■ **OBJECTIVE**
Say how many lines in the records include the string "parts", adding no other words.
--- start of DATA ---
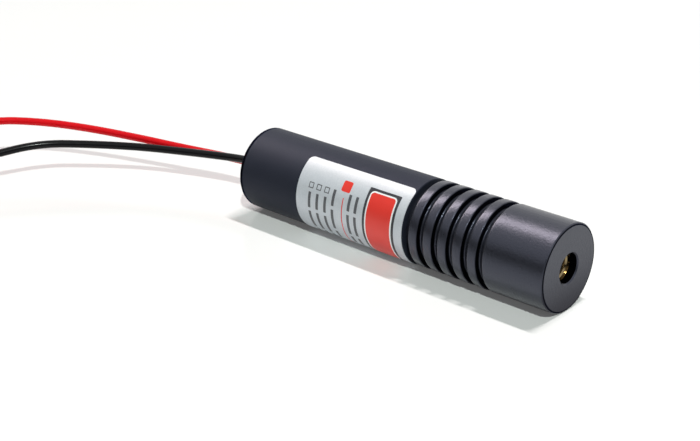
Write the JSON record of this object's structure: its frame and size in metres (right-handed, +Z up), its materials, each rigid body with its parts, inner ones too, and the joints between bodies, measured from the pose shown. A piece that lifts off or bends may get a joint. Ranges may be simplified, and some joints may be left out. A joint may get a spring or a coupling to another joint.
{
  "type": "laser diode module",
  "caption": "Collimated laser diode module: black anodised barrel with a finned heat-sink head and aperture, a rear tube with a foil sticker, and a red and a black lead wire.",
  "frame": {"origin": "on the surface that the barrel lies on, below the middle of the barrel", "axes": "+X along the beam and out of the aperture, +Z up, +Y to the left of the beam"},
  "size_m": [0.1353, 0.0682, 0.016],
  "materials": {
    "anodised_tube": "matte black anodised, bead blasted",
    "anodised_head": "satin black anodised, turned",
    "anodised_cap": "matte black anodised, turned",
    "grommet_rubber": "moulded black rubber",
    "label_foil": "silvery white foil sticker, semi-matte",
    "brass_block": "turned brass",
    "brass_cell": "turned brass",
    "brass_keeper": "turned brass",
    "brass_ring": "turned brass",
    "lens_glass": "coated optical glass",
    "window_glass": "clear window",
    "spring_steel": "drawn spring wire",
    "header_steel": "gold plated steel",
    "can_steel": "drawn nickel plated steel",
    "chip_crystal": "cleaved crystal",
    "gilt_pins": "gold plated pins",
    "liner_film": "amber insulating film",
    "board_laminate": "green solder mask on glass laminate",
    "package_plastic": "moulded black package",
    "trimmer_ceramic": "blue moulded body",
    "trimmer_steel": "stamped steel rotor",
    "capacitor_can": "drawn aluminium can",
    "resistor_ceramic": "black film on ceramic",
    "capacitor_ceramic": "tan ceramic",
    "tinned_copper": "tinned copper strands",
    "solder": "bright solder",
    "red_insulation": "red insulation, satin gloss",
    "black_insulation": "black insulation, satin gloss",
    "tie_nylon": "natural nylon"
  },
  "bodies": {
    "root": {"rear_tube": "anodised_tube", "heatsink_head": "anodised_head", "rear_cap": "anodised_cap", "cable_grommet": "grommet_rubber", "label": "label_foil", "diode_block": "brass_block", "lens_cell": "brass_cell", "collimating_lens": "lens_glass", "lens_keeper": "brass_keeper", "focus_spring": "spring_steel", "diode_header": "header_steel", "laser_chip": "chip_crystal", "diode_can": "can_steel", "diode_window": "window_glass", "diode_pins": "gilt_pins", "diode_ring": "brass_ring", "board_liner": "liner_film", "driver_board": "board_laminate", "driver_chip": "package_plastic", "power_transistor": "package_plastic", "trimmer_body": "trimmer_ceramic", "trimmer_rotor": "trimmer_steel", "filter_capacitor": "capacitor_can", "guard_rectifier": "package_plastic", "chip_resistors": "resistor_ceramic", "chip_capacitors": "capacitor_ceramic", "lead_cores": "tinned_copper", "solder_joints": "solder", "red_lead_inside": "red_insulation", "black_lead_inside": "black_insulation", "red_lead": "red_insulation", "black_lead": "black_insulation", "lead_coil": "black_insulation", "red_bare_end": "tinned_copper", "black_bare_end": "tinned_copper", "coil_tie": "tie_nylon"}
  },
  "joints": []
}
--- end of DATA ---
--- start of DATA ---
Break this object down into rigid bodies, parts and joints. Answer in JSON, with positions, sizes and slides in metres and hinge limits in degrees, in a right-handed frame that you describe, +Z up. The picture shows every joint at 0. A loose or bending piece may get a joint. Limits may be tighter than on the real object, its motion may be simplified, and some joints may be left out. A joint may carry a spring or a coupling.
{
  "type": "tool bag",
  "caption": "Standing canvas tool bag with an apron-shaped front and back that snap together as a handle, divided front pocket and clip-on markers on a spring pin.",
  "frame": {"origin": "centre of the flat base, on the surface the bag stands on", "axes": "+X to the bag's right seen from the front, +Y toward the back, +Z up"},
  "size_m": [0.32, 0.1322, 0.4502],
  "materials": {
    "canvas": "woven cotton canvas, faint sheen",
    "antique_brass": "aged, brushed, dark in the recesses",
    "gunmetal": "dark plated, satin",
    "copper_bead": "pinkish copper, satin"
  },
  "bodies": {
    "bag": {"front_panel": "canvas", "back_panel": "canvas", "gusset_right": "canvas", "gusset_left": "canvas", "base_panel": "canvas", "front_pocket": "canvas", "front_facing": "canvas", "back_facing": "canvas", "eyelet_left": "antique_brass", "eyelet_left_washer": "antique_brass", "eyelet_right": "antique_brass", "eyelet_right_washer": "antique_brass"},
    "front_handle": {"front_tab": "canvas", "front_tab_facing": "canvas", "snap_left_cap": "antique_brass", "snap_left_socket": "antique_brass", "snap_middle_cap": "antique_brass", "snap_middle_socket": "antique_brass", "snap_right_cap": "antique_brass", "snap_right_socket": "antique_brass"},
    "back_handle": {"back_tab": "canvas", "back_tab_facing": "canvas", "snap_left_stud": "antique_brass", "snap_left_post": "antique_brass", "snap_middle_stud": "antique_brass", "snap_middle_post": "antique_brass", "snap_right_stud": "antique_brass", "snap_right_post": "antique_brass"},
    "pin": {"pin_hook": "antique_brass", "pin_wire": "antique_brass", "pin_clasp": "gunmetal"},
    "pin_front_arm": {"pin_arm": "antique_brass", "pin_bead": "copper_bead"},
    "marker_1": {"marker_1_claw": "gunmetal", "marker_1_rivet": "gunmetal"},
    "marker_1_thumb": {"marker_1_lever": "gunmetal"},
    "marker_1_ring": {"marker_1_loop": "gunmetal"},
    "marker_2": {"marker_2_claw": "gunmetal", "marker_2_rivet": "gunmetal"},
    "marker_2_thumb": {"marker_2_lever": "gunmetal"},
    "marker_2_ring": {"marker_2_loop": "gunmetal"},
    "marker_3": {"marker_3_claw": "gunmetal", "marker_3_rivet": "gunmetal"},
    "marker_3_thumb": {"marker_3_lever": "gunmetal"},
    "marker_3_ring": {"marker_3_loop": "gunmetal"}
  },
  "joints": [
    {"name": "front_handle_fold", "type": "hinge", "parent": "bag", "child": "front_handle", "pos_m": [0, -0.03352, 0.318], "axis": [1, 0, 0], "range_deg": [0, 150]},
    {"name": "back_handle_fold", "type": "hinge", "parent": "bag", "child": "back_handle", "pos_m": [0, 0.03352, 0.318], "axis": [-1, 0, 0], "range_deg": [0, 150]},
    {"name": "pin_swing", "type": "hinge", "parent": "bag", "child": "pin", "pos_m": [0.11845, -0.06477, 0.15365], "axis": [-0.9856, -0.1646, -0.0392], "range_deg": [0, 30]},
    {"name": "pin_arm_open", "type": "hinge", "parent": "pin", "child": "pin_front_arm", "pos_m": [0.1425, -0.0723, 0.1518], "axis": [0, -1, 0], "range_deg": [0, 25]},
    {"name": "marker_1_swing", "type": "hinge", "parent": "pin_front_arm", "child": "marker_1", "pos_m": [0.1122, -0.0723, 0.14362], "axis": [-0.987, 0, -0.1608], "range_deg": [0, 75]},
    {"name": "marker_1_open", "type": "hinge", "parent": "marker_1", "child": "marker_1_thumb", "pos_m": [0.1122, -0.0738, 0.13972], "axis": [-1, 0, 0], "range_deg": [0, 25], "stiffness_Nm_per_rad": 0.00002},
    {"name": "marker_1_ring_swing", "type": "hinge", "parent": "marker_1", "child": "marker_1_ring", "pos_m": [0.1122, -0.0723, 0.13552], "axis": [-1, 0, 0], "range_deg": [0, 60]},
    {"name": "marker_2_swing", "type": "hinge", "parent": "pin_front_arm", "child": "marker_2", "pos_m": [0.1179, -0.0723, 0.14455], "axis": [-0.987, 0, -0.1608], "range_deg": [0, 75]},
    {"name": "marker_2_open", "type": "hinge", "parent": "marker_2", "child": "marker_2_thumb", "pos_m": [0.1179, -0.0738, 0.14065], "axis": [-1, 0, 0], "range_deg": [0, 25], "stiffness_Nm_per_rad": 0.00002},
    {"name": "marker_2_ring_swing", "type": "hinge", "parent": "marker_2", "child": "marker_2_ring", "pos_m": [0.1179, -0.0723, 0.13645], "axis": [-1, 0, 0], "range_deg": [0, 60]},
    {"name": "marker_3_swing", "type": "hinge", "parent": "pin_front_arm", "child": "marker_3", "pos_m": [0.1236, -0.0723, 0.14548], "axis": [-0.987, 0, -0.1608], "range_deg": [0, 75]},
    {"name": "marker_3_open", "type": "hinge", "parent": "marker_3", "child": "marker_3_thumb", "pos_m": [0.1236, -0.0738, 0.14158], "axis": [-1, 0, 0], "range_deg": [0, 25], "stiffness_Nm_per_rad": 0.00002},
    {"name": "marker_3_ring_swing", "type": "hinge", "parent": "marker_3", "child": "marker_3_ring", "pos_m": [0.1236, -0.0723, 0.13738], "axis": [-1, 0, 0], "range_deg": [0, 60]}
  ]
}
--- end of DATA ---
■ **ANSWER**
2